Secondo l’antropologo Marco Aime, “ogni spazio di abitazione risponde non solo a esigenze di tipo pratico, ma rappresenta un importante spazio che viene caricato di simboli.” Da questa angolatura, il concetto di casa si afferma come fatto sociale – nella più durkheimiana delle accezioni – e la pluralità delle sue declinazioni sottolinea come, in ogni modello abitativo, alla fisicità di una determinata architettura corrisponda un ventaglio di significazioni simbolico-culturali ulteriori.

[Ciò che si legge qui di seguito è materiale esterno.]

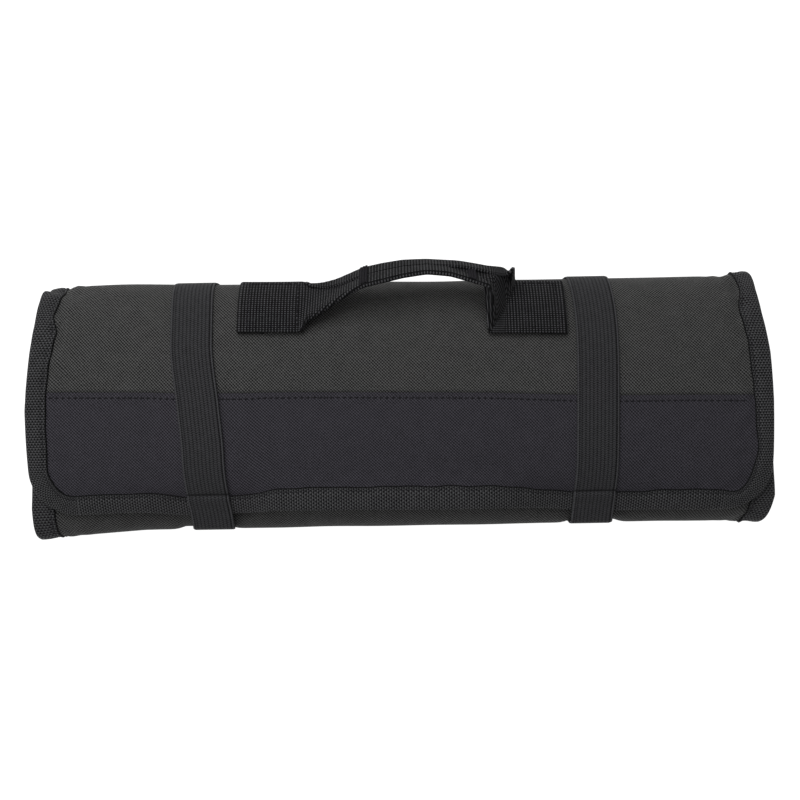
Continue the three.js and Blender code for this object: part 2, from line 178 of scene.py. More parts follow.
# The roll: one padded sheet of two layers of coarse nylon with foam between them, rolled up from
# its inner end into a flattened oval and lying on its broad back. Lengths are in millimetres in
# the sheet's own terms: "along" is the way along the roll and "run" the way from the flap's hem.
ROLL_LENGTH = 490.0
ROLL_HEIGHT = 176.4
ROLL_THICKNESS = 78.3
CORE_THICKNESS = 28.0
TURNS = 2.2
SHEET = 3.0
CORNER_RADIUS = 31.0
STRAP_THICKNESS = 1.4
FIT_GAP = 0.3
TAPE_WIDTH = 15.0
TAPE_WALL = 0.9
TAPE_GAP = 0.65
LAYER_AIR = 0.3
OVAL_FRONT = 2.3
OVAL_BACK = 4.0
BACK_SAG = 1.5
HEM_ANGLE = np.radians(140.0)
TUCKED_TURN = 0.04
half_height = (ROLL_HEIGHT - SHEET) / 2
half_thickness = (ROLL_THICKNESS - SHEET) / 2
rest_height = STRAP_THICKNESS + FIT_GAP + SHEET / 2
tape_proud = TAPE_GAP + TAPE_WALL
tape_reach = SHEET / 2 + tape_proud
layer_pitch = SHEET + 2 * tape_proud + LAYER_AIR
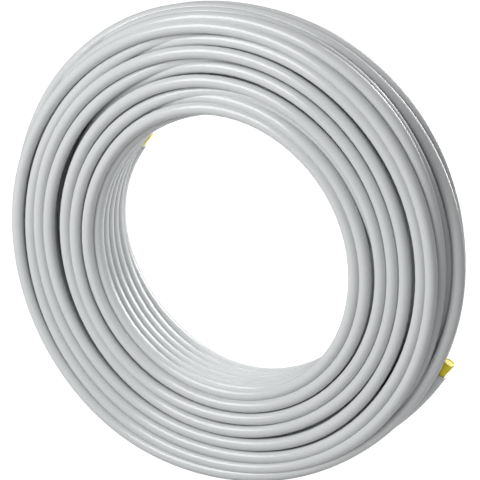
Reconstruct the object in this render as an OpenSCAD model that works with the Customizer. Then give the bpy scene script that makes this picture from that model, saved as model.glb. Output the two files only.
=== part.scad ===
// Coil of multilayer pipe: one length of pipe wound in layers round an open bore, with a
// push-in plug in each end. It stands on its rim, axis along Y, front face towards -Y.
// Clock angles run counter-clockwise from +X, seen from the front.

/* [Pipe] */
// Outside diameter of the pipe
pipe_d = 20; // [16:0.5:26]

/* [Winding] */
// Clear diameter of the bore, between the innermost turns
bore_d = 466; // [360:1:560]
// Number of full layers, from the bore outwards
layers = 7; // [5:1:9]
// Distance from one layer to the next, measured outwards
layer_step = 21.8; // [20:0.1:24]
// Turns side by side in a full layer
rows = 6; // [5:1:9]
// Distance from one turn to the next in a layer
row_step = 21.6; // [20:0.1:24]

/* [Rim] */
// Full turns of the outermost, part-filled layer, counted from the front
rim_rows = 4; // [3:1:4]
// Distance from one turn to the next in the outermost layer
rim_row_step = 20.2; // [20:0.1:21.6]
// Clock angle where the last turn, which is never completed, starts on the rim
last_turn_from = 130; // [100:1:180]

/* [Outer end] */
// Clock angle where the outer end starts to spring away from the rim
outer_end_from = 316; // [290:1:325]
// Radius that the outer end springs open to
outer_end_bend_r = 570; // [450:10:900]
// Angle that the outer end turns through before its cut face
outer_end_sweep = 12.5; // [8:0.5:16]

/* [Inner end] */
// Clock angle of the inner end's cut face, in the last turn of the first layer
inner_end_at = 141; // [100:1:180]
// Clock angle that the turn stays open past its cut face
inner_end_gap = 16; // [12:1:30]

/* [Plugs] */
// Diameter of a plug at the pipe's cut face
plug_base_d = 14.5; // [10:0.5:16]
// Diameter of a plug at its free end
plug_tip_d = 19.5; // [14:0.5:19.5]
// Length of a plug outside the pipe
plug_len = 26; // [12:1:26]

/* [Hidden] */
$fn = 96;

pipe_r = pipe_d / 2;
// How far the filled middle of the section reaches past the centres of its border turns
fill_lap = 2;
// How much of the innermost turns the bore trims off, so that they end in narrow lands
bore_trim = 0.4;
// Radius of the centre lines of the first layer, the last full layer and the rim turns
first_r = bore_d / 2 - bore_trim + pipe_r;
last_r = first_r + (layers - 1) * layer_step;
rim_r = last_r + layer_step;
// Distance of the first and the last turn of a layer from the middle of the coil
reach = (rows - 1) / 2 * row_step;
// Places of the last full rim turn and the last turn of all, positive towards the front
rim_end_z = reach - (rim_rows - 1) * rim_row_step;
last_turn_z = rim_end_z - rim_row_step;
// How far the room past the inner end keeps clear of the turns beside it and below it
room_clear = 0.2;
// How much slimmer the outer end is than its turn, so that no two round faces coincide
end_slim = 0.1;

// The coil is drawn lying down, front face up, and is stood on its rim by this
module stand() {
  rotate([90, 0, 0]) children();
}

// Section of one turn
module turn_at(r, z) {
  translate([r, z]) circle(d = pipe_d);
}

// Section of the winding: filled in the middle, with round turns on all four sides
module winding() {
  translate([first_r, -reach - fill_lap]) square([last_r - first_r + fill_lap, 2 * (reach + fill_lap)]);
  translate([last_r, rim_end_z - fill_lap])
    square([rim_r - last_r + fill_lap, reach - rim_end_z + 2 * fill_lap]);
  for (k = [0 : layers - 1], side = [-1, 1]) turn_at(first_r + k * layer_step, side * reach);
  for (i = [1 : rows - 2], r = [first_r, last_r]) turn_at(r, reach - i * row_step);
  for (i = [0 : rim_rows - 1]) turn_at(rim_r, reach - i * rim_row_step);
}

// The same section, trimmed to the bore
module section() {
  difference() {
    winding();
    translate([0, -reach - pipe_d]) square([bore_d / 2, 2 * (reach + pipe_d)]);
  }
}

// Room that is left open past the inner end, where its turn starts
module inner_end_room() {
  room_r1 = first_r - pipe_d;
  room_r2 = first_r + layer_step - pipe_r - room_clear;
  rotate([0, 0, inner_end_at - inner_end_gap])
    rotate_extrude(angle = inner_end_gap)
      translate([room_r1, -reach - pipe_d])
        square([room_r2 - room_r1, pipe_d + row_step / 2 - room_clear]);
}

// Section of the last turn, filled underneath like the full ones
module last_section() {
  turn_at(rim_r, last_turn_z);
  translate([last_r, last_turn_z - fill_lap]) square([rim_r - last_r, rim_row_step + fill_lap]);
}

// The last turn, which goes only part of the way round the rim
module last_turn() {
  rotate([0, 0, last_turn_from]) rotate_extrude(angle = outer_end_from - last_turn_from) last_section();
}

// Middle of the outer end's bend
module at_bend() {
  rotate([0, 0, outer_end_from]) translate([rim_r - outer_end_bend_r, 0, last_turn_z]) children();
}

// The outer end, springing away from the rim in a wider bend
module outer_end() {
  at_bend() rotate_extrude(angle = outer_end_sweep)
    translate([outer_end_bend_r, 0]) circle(d = pipe_d - end_slim);
}

// Frame of the outer end's cut face: +Z points out of the pipe
module at_outer_end() {
  at_bend() rotate([0, 0, outer_end_sweep])
    translate([outer_end_bend_r, 0, 0]) rotate([-90, 0, 0]) children();
}

// Frame of the inner end's cut face: +Z points out of the pipe
module at_inner_end() {
  rotate([0, 0, inner_end_at]) translate([first_r, 0, -reach]) rotate([90, 0, 0]) children();
}

// Plug: a plain taper, wider at its free end
module plug() {
  cylinder(d1 = plug_base_d, d2 = plug_tip_d, h = plug_len);
}

module pipe_coil() {
  color("gainsboro") stand() {
    difference() {
      rotate_extrude() section();
      inner_end_room();
    }
    last_turn();
    outer_end();
  }
}

module outer_end_plug() {
  color("gold") stand() at_outer_end() plug();
}

module inner_end_plug() {
  color("gold") stand() at_inner_end() plug();
}

pipe_coil();
outer_end_plug();
inner_end_plug();
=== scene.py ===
# %% [markdown]
# A coil of white multilayer pipe, standing on its rim. One length of pipe is wound in eight
# layers round an open bore, and each end is closed with a yellow plug. The coil has no core
# and no strap, so what there is to see is the pipe itself: how its turns lie beside each
# other, where one ducks under the next, and how soft light runs round them.
#
# Everything is placed in their frame: +Z up, +Y along the bore away from the front face, the
# origin in the middle of the bore. Sizes are in metres, apart from those marked mm, which MM
# turns into metres.

# %% Start
import bpy
import numpy as np
from mathutils import Matrix, Vector


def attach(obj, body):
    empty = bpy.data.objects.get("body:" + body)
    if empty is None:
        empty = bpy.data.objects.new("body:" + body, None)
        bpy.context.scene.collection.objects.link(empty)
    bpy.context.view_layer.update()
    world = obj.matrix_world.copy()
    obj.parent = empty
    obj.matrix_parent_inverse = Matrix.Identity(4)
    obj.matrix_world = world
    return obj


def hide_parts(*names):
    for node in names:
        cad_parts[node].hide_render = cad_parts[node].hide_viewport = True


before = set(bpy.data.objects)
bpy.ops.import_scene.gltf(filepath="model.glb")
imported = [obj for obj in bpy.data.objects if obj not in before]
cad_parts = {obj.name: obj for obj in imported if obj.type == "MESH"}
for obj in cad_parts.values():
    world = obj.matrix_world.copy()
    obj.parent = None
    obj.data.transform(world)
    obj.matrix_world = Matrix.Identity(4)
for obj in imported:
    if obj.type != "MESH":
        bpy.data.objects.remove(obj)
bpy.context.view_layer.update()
MM = 0.001

# %% [markdown]
# A clock angle says where a point lies round the coil. It runs counter-clockwise from +X,
# seen from the front. The pipe is wound counter-clockwise from its inner end, so the clock
# angle just keeps growing along the pipe, and 360 degrees more is one turn later.
#
# The pipe is drawn 0.4 mm wider all round than the 10 mm of the solids. Turns that lie side
# by side then close on each other along a fine line, as they do in a tightly wound coil.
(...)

Ad ogni latitudine, le tipologie di abitazione che rispecchiano l’immagine della società circostante sono molteplici e composite. Questa diversità rifrange la totalità dei fattori che costituiscono il tessuto socio-economico di un determinato contesto: si va dalle forme dell’abitare consuetudinario di ciascun contesto culturale, ad altre maggiormente vernacolari, fino ad arrivare ad approssimazioni direttamente rispondenti a situazioni di marginalità e ghettizzazione.
In Occidente i confini tra un abitare convenzionale ed uno più marcatamente informale o addirittura illegale sono nettamente definiti, tanto dentro quanto fuori dalla metropoli, e spesso sintomatici di criticità sociali articolate sull’asse centro-periferia.
Lontano dal cosiddetto primo mondo, le linee di demarcazione si presentano molto più sfumate: se, in alcuni casi, fenomeni di autocostruzione e spontaneismo rispondono a motivazioni culturali, sempre più spesso essi sono piuttosto frutto di una reazione ad esigenze ed emergenze di natura puramente economica o politica.
Pur tenendo ben presente l’opacità del suddetto confine, nel novero del primo caso rientrano, tra le altre, le abitazioni di villaggi tradizionali del Ghana, della Mauritania, e di molti altri contesti dell’Africa subsahariana. Nel riflesso delle soluzioni abitative rispondenti a catastrofi o ad imposizioni politico-economiche subordinative, assistiamo ad una proliferazione sempre più estensiva di baraccopoli nelle periferie delle grandi metropoli del terzo e quarto mondo, di townships in Sudafrica e Namibia, di campi profughi palestinesi in Libano, fino ad arrivare alle tendopoli post-sisma in Nepal o ad Haiti.